Maybe they’re doing a thing where Kelly was the only person who was nice to her in High School, or Kharma’s secretly a babyface and that’s why she’s only targeting the heel Divas. Either way, she’s got the best entrance theme since the original Age of the Fall, and I want to see her every week.
Supplementary Best: Kelly Kelly Opened Her Eyes
Hey Kelly, you’re actually really pretty when you aren’t squinting your eyes like Brock from “Pokémon.” It’s sorta sad that it took a near death experience for that to happen, but you take what you’re given.
Best: Miz Vs. Cena When Cena Isn’t Nigh-Unconscious
Cena continues to be better than The Rock (and you should still deal with it) by putting on an entertaining 15-or-so minutes of wrestling match instead of setting Diddy Dirty Money to clips of Rocky Johnson and playing it for himself. Cena vs. Miz II was a welcomed addition to the show, and was way better than their match at Wrestlemania, which was overshadowed by the whole Mizless build-up and the concussions, and also the stupid f**king nonsensical Salvador Dali ending. I love that Miz is adding more and more theatrics to his signature moves so they’ll make it into the video games, and I love that he has Cena scouted well enough to kick him in the face when he goes for the Attitude Adjustment. Still not sure why he’s taking that big swing when Cena shoulderblocks him a couple of times, but what can you do.
The ending was straight out of Dusty Rhodes’ most passionate fan fiction, and Miz getting (and losing) his championship rematch the night after he lost the belt doesn’t bode well for his immediate future, but he had Cena beaten, and he looks like a legitimate main event player. Well, sort of.
Worst: Referee Logic
I don’t know when the referees became Batman, but if I saw Alex Riley in the ring celebrating with Miz and the WWE Championship, I would assume that Riley brought the belt into the ring because Miz just won the match. The referee pieced together the story via some sort of sixth sense, changing his decision on the fly despite no evidence greater than “the belt is here now.” If these guys had been around when Eddie Guerrero was cheating to win, he would’ve never stopped taking his GED with Chyna.
Best: Hour 2 is Getting Pretty Good I Guess
They followed Cena/Miz with a lengthy-ish tag team match, and ridiculously placed commercial breaks aside, hour two started getting pretty good.
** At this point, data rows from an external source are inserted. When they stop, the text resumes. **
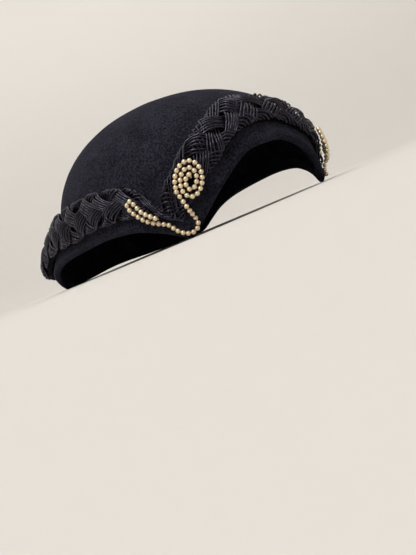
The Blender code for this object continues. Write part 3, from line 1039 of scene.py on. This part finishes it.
@dataclass(frozen=True)
class BeadWork:
    """What the rosettes and the strings share: the beads and the thread."""

    radius: float = 1.5 * MM
    pitch: float = 3.1 * MM
    thread_radius: float = 0.42 * MM
    thread_pitch: float = 0.9 * MM
    size_spread: float = 0.035
    seed: int = 11

    def lay(self, path: Sequence[Vector]) -> tuple[Shape, Shape]:
        """String beads along close points of a path, and return the beads and the thread."""
        chance = random.Random(self.seed)
        beads, thread = Shape(), Shape()
        centres = spaced(path, self.pitch)
        for index, centre in enumerate(centres):
            along = centres[min(index + 1, len(centres) - 1)] - centres[max(index - 1, 0)]
            size = self.radius * (1.0 + chance.uniform(-self.size_spread, self.size_spread / 3))
            beads.lay_bead(centre, along.normalized(), size)
        points = spaced(path, self.thread_pitch)
        sides = [outward_from_crown(point) for point in points]
        thread.lay_tube(points, sides, [self.thread_radius] * len(points), sides=6)
        return beads, thread

    def build(self, path: Sequence[Vector], side: Side, part: str, finishes: Materials) -> None:
        """Make the pieces of a rosette or a string.

        Args:
            path: Close points along the thread, worked out on the wearer's right.
            side: The side that they are for.
            part: What they make, which names their node.
            finishes: What the beads and the thread are made of.
        """
        node = f"pearl_{part}_{side.name.lower()}"
        shapes = self.lay(mirrored(path, side))
        for shape, suffix, material in zip(shapes, ("beads", "thread"), finishes):
            piece = shape.finished(f"{node}_{suffix}", material)
            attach(piece, "root")
            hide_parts(node)
            LOG.info("%s: %d faces", piece.name, len(piece.data.polygons))


def outward_from_crown(point: Vector) -> Vector:
    """Return the level direction from the hat's middle to a point."""
    return Vector((point.x, point.y, 0.0)).normalized()


def mirrored(points: Sequence[Vector], side: Side) -> list[Vector]:
    """Return points, worked out on the wearer's right, on a side."""
    return [Vector((point.x * side.value, point.y, point.z)) for point in points]


@dataclass
class Rosette:
    """An oval spiral of beads sewn flat on the band."""

    form: HatForm
    band: CordBand
    side: Side
    position: float
    level: float
    sag: float
    width: float = 20.4 * MM
    height: float = 27.4 * MM
    turns: float = 2.5
    turn_pitch: float = 3.1 * MM
    eye: float = 4.6 * MM
    start_angle: float = math.radians(198.0)
    lean: float = math.radians(22.0)
    bend_radius: float = 85.0 * MM
    sag_start: float = 3.0 * MM
    sag_power: float = 1.5
    gap: float = 0.9 * MM
    steps: int = 600

    def path(self, work: BeadWork) -> list[Vector]:
        """Return close points of the spiral on the wearer's right, from its outer end."""
        form = self.form
        angle = form.angle_at(self.position)
        lift = self.band.gap + self.band.thickness_at(self.position) + self.gap + work.radius
        middle, outward = form.off_felt(angle, self.level, lift)
        front = Vector((math.cos(angle), -math.sin(angle), 0.0))
        front = (front - outward * front.dot(outward)).normalized()
        up = outward.cross(front)
        if up.z < 0.0:
            up.negate()
        long_way = up * math.cos(self.lean) + front * math.sin(self.lean)
        short_way = front * math.cos(self.lean) - up * math.sin(self.lean)
        points = []
        for step in range(self.steps + 1):
            turns = self.turns * step / self.steps
            turn = self.start_angle - math.tau * turns
            across = self.width / 2 - work.radius - self.turn_pitch * turns
            along = blend(self.height / 2 - work.radius, self.eye / 2, turns / self.turns)
            x, y = across * math.cos(turn), along * math.sin(turn)
            low = max(self.sag_start - y, 0.0) / (self.sag_start + self.height / 2)
            bend = (x * x + y * y) / (2.0 * self.bend_radius) + self.sag * low**self.sag_power
            points.append(middle + short_way * x + long_way * y - outward * bend)
        return points

    def build(self, work: BeadWork, finishes: Materials) -> None:
        """Make the rosette's beads and thread."""
        work.build(self.path(work), self.side, "rosette", finishes)


# Where a string hangs from its rosette: position, height in mm, distance from the felt in mm
DROPS: dict[Side, tuple[Row, ...]] = {
    Side.RIGHT: (
        (0.914, 16.6, 6.4), (0.908, 13.6, 4.0), (0.900, 10.8, 2.1), (0.893, 7.8, 2.0),
        (0.902, 5.2, 2.0), (0.936, 3.4, 2.0), (0.982, 3.1, 2.0),
    ),
    Side.LEFT: (
        (1.002, 17.2, 7.6), (0.994, 13.6, 6.6), (0.976, 10.2, 3.6), (0.958, 6.8, 2.0),
        (0.962, 4.0, 2.0),
    ),
}


@dataclass
class BeadString:
    """A string of beads that leaves a rosette, rounds the temple point and doubles back."""

    rosette: Rosette
    gap: float = 0.9 * MM
    steps: int = 40

    # Where it doubles back on the band: position, height in mm, distance from the felt in mm
    loop: tuple[Row, ...] = (
        (1.009, 4.4, 2.0), (1.022, 6.6, 2.0), (1.032, 9.6, 2.0), (1.042, 12.4, 2.0),
        (1.058, 14.4, 2.4), (1.074, 16.4, 3.2), (1.088, 19.0, 4.7), (1.098, 22.2, 6.4),
        (1.107, 25.4, 7.5), (1.114, 28.2, 7.9), (1.117, 30.4, 7.9), (1.114, 32.0, 7.9),
        (1.105, 32.2, 7.9), (1.098, 30.4, 7.9), (1.091, 27.2, 7.8), (1.082, 23.9, 7.7),
        (1.070, 21.3, 7.5), (1.058, 18.8, 7.3), (1.047, 16.9, 6.8),
    )

    def build(self, work: BeadWork, finishes: Materials) -> None:
        """Make the string's beads and thread."""
        form = self.rosette.form
        spiral = self.rosette.path(work)
        leaving = (spiral[0] - spiral[1]).normalized()
        route = [spiral[0] + leaving * (work.radius + self.gap)]
        for position, level, lift in DROPS[self.rosette.side] + self.loop:
            angle = form.angle_at(position)
            route.append(form.off_felt(angle, level * MM, lift * MM)[0])
        work.build(smooth_route(route, self.steps), self.rosette.side, "string", finishes)


# ---------------------------------------------------------------- studio


@dataclass
class Studio:
    """The floor, the lights and the camera."""

    floor_radius: float = 0.65
    wall_radius: float = 2.0
    wall_height: float = 2.6
    azimuth: float = math.radians(-37.24)
    elevation: float = math.radians(3.35)
    roll: float = math.radians(-22.96)
    distance: float = 592.8 * MM
    aim: tuple[float, float, float] = (3.3 * MM, 1.0 * MM, -30.35 * MM)
    lens: float = 55.14
    sensor: float = 36.0
    near: float = 1.0 * MM
    air: Colour = (0.96, 0.94, 0.92)
    air_strength: float = 0.12
    bend_steps: int = 8
    spin_steps: int = 64
    weld: float = 0.01 * MM

    def build_floor(self) -> None:
        """Make a pale floor that turns up into a wall all round, far from the hat."""
        mesh = bmesh.new()
        bend = self.wall_radius - self.floor_radius
        profile = [(0.0, 0.0), (self.floor_radius / 2, 0.0)]
        for step in range(self.bend_steps + 1):
            turn = math.pi / 2 * step / self.bend_steps
            reach = self.floor_radius + bend * math.sin(turn)
            profile.append((reach, bend * (1.0 - math.cos(turn))))
        profile.append((self.wall_radius, self.wall_height))
        verts = [mesh.verts.new((x, 0.0, z)) for x, z in profile]
        edges = [mesh.edges.new(pair) for pair in zip(verts, verts[1:])]
        bmesh.ops.spin(
            mesh,
            geom=verts + edges,
            cent=(0.0, 0.0, 0.0),
            axis=(0.0, 0.0, 1.0),
            angle=math.tau,
            steps=self.spin_steps,
            use_merge=True,
        )
        bmesh.ops.remove_doubles(mesh, verts=mesh.verts, dist=self.weld)
        floor = smooth_piece("floor", mesh, StudioFinish().material())

    def add_light(
        self, name: str, place: Vector, target: Vector, size: float, power: float, colour: Colour
    ) -> None:
        """Hang a square soft light at a place, facing a target."""
        light = bpy.data.lights.new(name, "AREA")
        light.size = size
        light.energy = power
        light.color = colour
        lamp = bpy.data.objects.new(name, light)
        lamp.location = place
        lamp.rotation_mode = "QUATERNION"
        lamp.rotation_quaternion = (place - target).to_track_quat("Z", "Y")
        bpy.context.scene.collection.objects.link(lamp)

    def build_lights(self) -> None:
        """Hang the lights and set the air's own light."""
        hat = Vector((0.0, 0.0, 0.05))
        self.add_light("key", Vector((-0.8, -0.45, 1.2)), hat, 0.4, 13.0, (1.0, 0.97, 0.93))
        self.add_light("top", Vector((0.1, 0.2, 2.4)), hat, 1.8, 17.0, (1.0, 0.985, 0.965))
        self.add_light("fill", Vector((0.5, -1.3, 0.5)), hat, 0.8, 0.6, (0.96, 0.97, 1.0))
        wall = Vector((1.2, 1.5, 0.5))
        self.add_light("backdrop", Vector((0.2, 0.3, 1.6)), wall, 1.0, 9.6, (1.0, 0.98, 0.96))
        world = bpy.data.worlds.new("soft_air")
        world.use_nodes = True
        air = world.node_tree.nodes["Background"]
        set_values(air, Color=self.air, Strength=self.air_strength)
        bpy.context.scene.world = world
        bpy.context.scene.view_settings.view_transform = "Standard"

    def build_camera(self) -> None:
        """Set up the camera at the photograph's viewing angle, raised just clear of the floor."""
        level = math.cos(self.elevation)
        ahead, aside = math.cos(self.azimuth) * level, math.sin(self.azimuth) * level
        back = Vector((aside, -ahead, math.sin(self.elevation)))
        right = Vector((0.0, 0.0, 1.0)).cross(back).normalized()
        up = back.cross(right)
        rolled_right = right * math.cos(self.roll) + up * math.sin(self.roll)
        rolled_up = up * math.cos(self.roll) - right * math.sin(self.roll)
        view = bpy.data.cameras.new("view")
        view.lens = self.lens
        view.sensor_fit = "VERTICAL"
        view.sensor_height = self.sensor
        view.sensor_width = self.sensor
        view.clip_start = self.near
        camera = bpy.data.objects.new("view", view)
        turned = Matrix((rolled_right, rolled_up, back)).transposed().to_4x4()
        camera.matrix_world = Matrix.Translation(Vector(self.aim) + back * self.distance) @ turned
        bpy.context.scene.collection.objects.link(camera)
        bpy.context.scene.camera = camera

    def build(self) -> None:
        """Build the studio."""
        self.build_floor()
        self.build_lights()
        self.build_camera()


def main() -> None:
    """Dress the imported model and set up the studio."""
    logging.basicConfig(level=logging.INFO, format="%(message)s")
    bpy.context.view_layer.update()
    form = HatForm()
    effects = Effects()
    felt = FeltFinish().material(effects)
    # The tape is near black: painted shade seen through the gaps between the cords.
    black = FeltFinish("tape_painted_gap_shade", dark=(0.0006, 0.0006, 0.001), light=(0.002, 0.002, 0.003))
    tape = black.material(effects)
    cord = CordFinish().material(effects)
    beads = (PearlFinish().material(effects), ThreadFinish().material(effects))

    FeltCap(form).build(felt)
    band = CordBand(form)
    band.build(cord, tape)
    work = BeadWork()
    right = Rosette(form, band, Side.RIGHT, position=0.816, level=29.4 * MM, sag=2.0 * MM)
    left = Rosette(form, band, Side.LEFT, position=0.84, level=21.6 * MM, sag=4.4 * MM)
    for rosette in (right, left):
        rosette.build(work, beads)
        BeadString(rosette).build(work, beads)
    Studio().build()


if __name__ == "__main__":
    main()
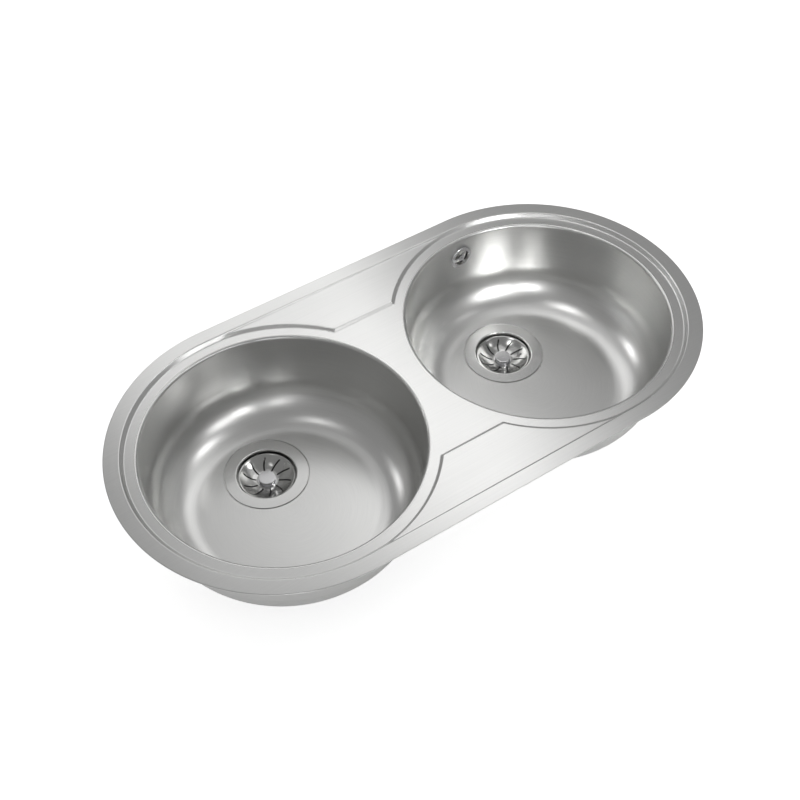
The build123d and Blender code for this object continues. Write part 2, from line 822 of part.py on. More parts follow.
def clip_planes():
    """Level planes at the clips' screws, X pointing out of the sink."""
    found = []
    for end in (-1, 1):
        centre = Vector(end * end_centre, 0, 0)
        for turn in (-clip_spread, 0, clip_spread):
            out = Vector(end * cos(turn), sin(turn), 0)
            found.append(Plane(origin=centre + out * clip_radius, x_dir=out, z_dir=upright))
    return found


def upright_plane(place):
    """The upright plane through a level plane's X axis: x stays x, and y is the height."""
    return Plane(origin=place.origin, x_dir=place.x_dir, z_dir=place.x_dir.cross(place.z_dir))


with BuildPart() as clip_brackets:
    for place in clip_planes():
        with BuildSketch(upright_plane(place)):
            with BuildLine():
                Polyline(
                    (-bracket_inner, ring_under),
                    (bracket_outer, ring_under),
                    (bracket_outer, ring_under - bracket_sheet),
                    (bracket_sheet - bracket_inner, ring_under - bracket_sheet),
                    (bracket_sheet - bracket_inner, foot_top),
                    (bracket_outer, foot_top),
                    (bracket_outer, foot_top - bracket_sheet),
                    (-bracket_inner, foot_top - bracket_sheet),
                    close=True,
                )
            make_face()
        extrude(amount=bracket_width / 2, both=True)
        with BuildSketch(place.offset(foot_top)):
            Circle(clip_screw_radius + screw_hole_clearance)
        extrude(amount=-bracket_sheet, mode=Mode.SUBTRACT)
clip_brackets.part.label = "clip_brackets"
export_step(clip_brackets.part, "parts/clip_brackets.step")

with BuildPart() as clip_nuts:
    for place in clip_planes():
        with BuildSketch(place.offset(foot_top)):
            RegularPolygon(nut_flats / 2, side_count=6, major_radius=False, rotation=30)
            Circle(clip_screw_radius + thread_clearance, mode=Mode.SUBTRACT)
        extrude(amount=nut_height)
clip_nuts.part.label = "clip_nuts"
export_step(clip_nuts.part, "parts/clip_nuts.step")


def clip_claw(place):
    """Bent plate with a round heel and a toothed toe, swung along the edge."""
    along = Plane(origin=place.origin, x_dir=place.y_dir, z_dir=upright)
    toe_top = claw_top + toe_height
    tooth_pitch = claw_width / toe_teeth
    toe_face = Plane(
        origin=along.origin + along.x_dir * (claw_reach - claw_sheet) + Vector(0, 0, toe_top),
        x_dir=along.y_dir,
        z_dir=along.x_dir,
    )
    with BuildPart() as claw:
        with BuildSketch(upright_plane(along)):
            with BuildLine():
                Polyline(
                    (0, claw_bottom),
                    (claw_reach, claw_bottom),
                    (claw_reach, toe_top),
                    (claw_reach - claw_sheet, toe_top),
                    (claw_reach - claw_sheet, claw_top),
                    (0, claw_top),
                    close=True,
                )
            make_face()
        extrude(amount=claw_width / 2, both=True)
        with BuildSketch(along.offset(claw_bottom)):
            Circle(claw_width / 2)
        extrude(amount=claw_sheet)
        with BuildSketch(along.offset(claw_bottom)):
            Circle(clip_screw_radius + screw_hole_clearance)
        extrude(amount=claw_sheet, mode=Mode.SUBTRACT)
        with BuildSketch(toe_face):
            with GridLocations(tooth_pitch, 0, toe_teeth - 1, 1):
                Polygon((-tooth_pitch / 2, 0), (0, -tooth_depth), (tooth_pitch / 2, 0), align=None)
        extrude(amount=claw_sheet, mode=Mode.SUBTRACT)
    return claw


def clip_screw(place):
    """Screw from under a washer up into the bracket's nut."""
    head_bottom = head_top - screw_head
    shape = turned(
        place.origin,
        [
            (0, head_bottom),
            (screw_head_radius, head_bottom),
            (screw_head_radius, head_top),
            (clip_screw_radius, head_top),
            (clip_screw_radius, screw_tip),
            (0, screw_tip),
        ],
    )
    with BuildPart() as screw:
        add(shape.part)
        with BuildSketch(place.offset(head_bottom)):
            RegularPolygon(screw_recess_radius, side_count=6)
        extrude(amount=screw_recess, mode=Mode.SUBTRACT)
    return screw


for number, place in enumerate(clip_planes(), start=1):
    washer_bore = clip_screw_radius + screw_hole_clearance
    clip_pieces = {
        "clip_claw": clip_claw(place),
        "clip_washer": washer(place.origin, washer_bore, washer_radius, head_top, claw_bottom),
        "clip_screw": clip_screw(place),
    }
    for kind, piece in clip_pieces.items():
        piece.part.label = f"{kind}_{number}"
        export_step(piece.part, f"parts/{kind}_{number}.step")
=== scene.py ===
import json
from math import asin, atan2, ceil, cos, pi, radians, sin, sqrt, tan

import bpy
import numpy as np
from mathutils import Matrix, Vector
from mathutils.geometry import delaunay_2d_cdt


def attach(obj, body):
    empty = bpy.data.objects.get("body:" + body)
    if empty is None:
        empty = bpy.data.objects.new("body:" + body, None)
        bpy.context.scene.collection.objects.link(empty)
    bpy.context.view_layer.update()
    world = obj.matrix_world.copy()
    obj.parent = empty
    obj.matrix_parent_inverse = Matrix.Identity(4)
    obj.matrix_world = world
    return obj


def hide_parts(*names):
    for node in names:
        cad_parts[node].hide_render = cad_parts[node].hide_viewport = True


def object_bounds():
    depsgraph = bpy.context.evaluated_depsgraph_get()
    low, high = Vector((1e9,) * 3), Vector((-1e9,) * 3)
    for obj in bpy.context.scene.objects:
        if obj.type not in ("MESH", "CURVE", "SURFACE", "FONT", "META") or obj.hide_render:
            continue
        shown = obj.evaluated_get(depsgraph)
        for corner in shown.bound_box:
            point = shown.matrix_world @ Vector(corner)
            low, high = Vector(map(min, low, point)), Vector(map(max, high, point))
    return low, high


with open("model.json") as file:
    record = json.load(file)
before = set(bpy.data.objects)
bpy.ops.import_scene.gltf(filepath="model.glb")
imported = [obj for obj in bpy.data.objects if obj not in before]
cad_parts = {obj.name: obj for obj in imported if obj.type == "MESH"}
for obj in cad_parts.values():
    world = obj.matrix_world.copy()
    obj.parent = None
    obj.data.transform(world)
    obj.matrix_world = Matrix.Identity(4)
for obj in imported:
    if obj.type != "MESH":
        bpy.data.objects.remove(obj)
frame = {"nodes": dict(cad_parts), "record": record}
cad_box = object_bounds()

# Sizes are in millimetres, as on the object's drawing, and become metres in new_piece.
MM = 0.001
SIDES = {"left": -1, "right": 1}

# ---------------------------------------------------------------- sizes
sheet = 0.8
rim_top = 1.4
ring_top = -3.9
panel_top = -0.6
end_centre = 200.0
end_radius = 220.0
rim_inner = 200.0
rim_foot = 195.2
panel_edge = 127.5
panel_foot = 123.9
panel_ring = 200.0
panel_ring_foot = 196.4
panel_meets_rim = 198.2  # the radius where the rim's step is as high as the panels
ring_start = 118.0  # the rings' lines begin this far from the long middle line
line_overlap = 3.0
step_blend = 0.9
hair = 0.01  # what lies this close to a border still counts as inside it
rim_edge_round = 1.1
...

Everybody in the tag match (Mysterio, Kingston, Swagger, and McIntyre) can handle themselves, and while it didn’t break any AJPW star records it was what I want to see when I change over to USA. The only downside is that Drew Mac didn’t get his own entrance, and got stuck posing like a gay Steiner Brother over Swagger while he did lispy push-ups. I can’t confirm that, but I’m going to go ahead and guess that those push-ups were lispy as f**k.
Best: Alberto Del Rio
Del Rio is really coming into his own, dressing as Don Johnson and running down Mysterio in a casual way that seems like it’s coming from an actual for real Mexican Aristocrat. Del Rio didn’t scream or shoehorn in a bunch of catchphrases, he watched the match and talked to King and JR when they asked him questions. He was killer, and I don’t even mind them regurgitating the Rey/ADR Smackdown thing if it means we get more of Del Rio calling him a “little chee-wha-wha.”
The best was JR asking Del Rio what he thought of Mysterio’s offensive flurry, and ADR responded with “He looks like a little dog, running around all over the place!”
Worst: Goodbye CM Punk, Hello Dave Batista Jr.
Is anybody up for a Mason Ryan superpush? No? How about a Nexus breakup angle? Where we get to hear Mason Ryan be Welsh? No, you don’t want that either? Hm. Well, at least we got to see him totally nerf Kane’s stupid offense, which I’ve been dying for somebody to do for years. “RAHH I’m gonna choke you!” “NO YOU AREN’T, YOU’RE KANE, EVERYTHING YOU DO IS STUPID, HERE HAVE A SH:TTY WELSH SIDE EFFECT, BOOM ROASTED.”
Worst: Is It Still This Guy’s F**king Birthday?
The main event speech of the night was just like the first 40 minutes, only with an added “welp, I hope you guys enjoyed some of that” feel. I guess I don’t need to keep harping on this, but I just wanted SOMETHING to happen. I wanted Stone Cold Steve Austin to come out and drink beers with him. I wanted Happy Birthday interrupted by AHHHHSAHHHHHHHHM and a Miz spaz-attack to redeem himself after losing to Cena. I wanted an Altered Beast Big Bossman to rise from his grave and drag away the Rock’s mom in the Blues Brothers car. Just something, anything other than Rocky standing there smiling and clapping about how much we all love him.
Mr. McMahon’s music hit and I thought something HAD to go down, but it turned into the MLB Playoffs and a teary-eyed exchange of admiration. Then Mya (who is somebody else that hasn’t been relevant since the Attitude Era) showed up out of the ether and asked us all to sing Happy Birthday, then sang it in a way where nobody could possibly sing along. Happy burrrr-hurr-hurr-hurrrthday THE ….. ro-haooo-haoo-haooo-haoooock…. At this point I’m even begging for Jillian. JILLIAN. I’m begging for f**king Jillian Hall. What are you doing to me?
Best: It is Not the Rock’s Birthday for Another 364 Days
…and it happens after Wrestlemania 28, which means he won’t be around to celebrate it with us.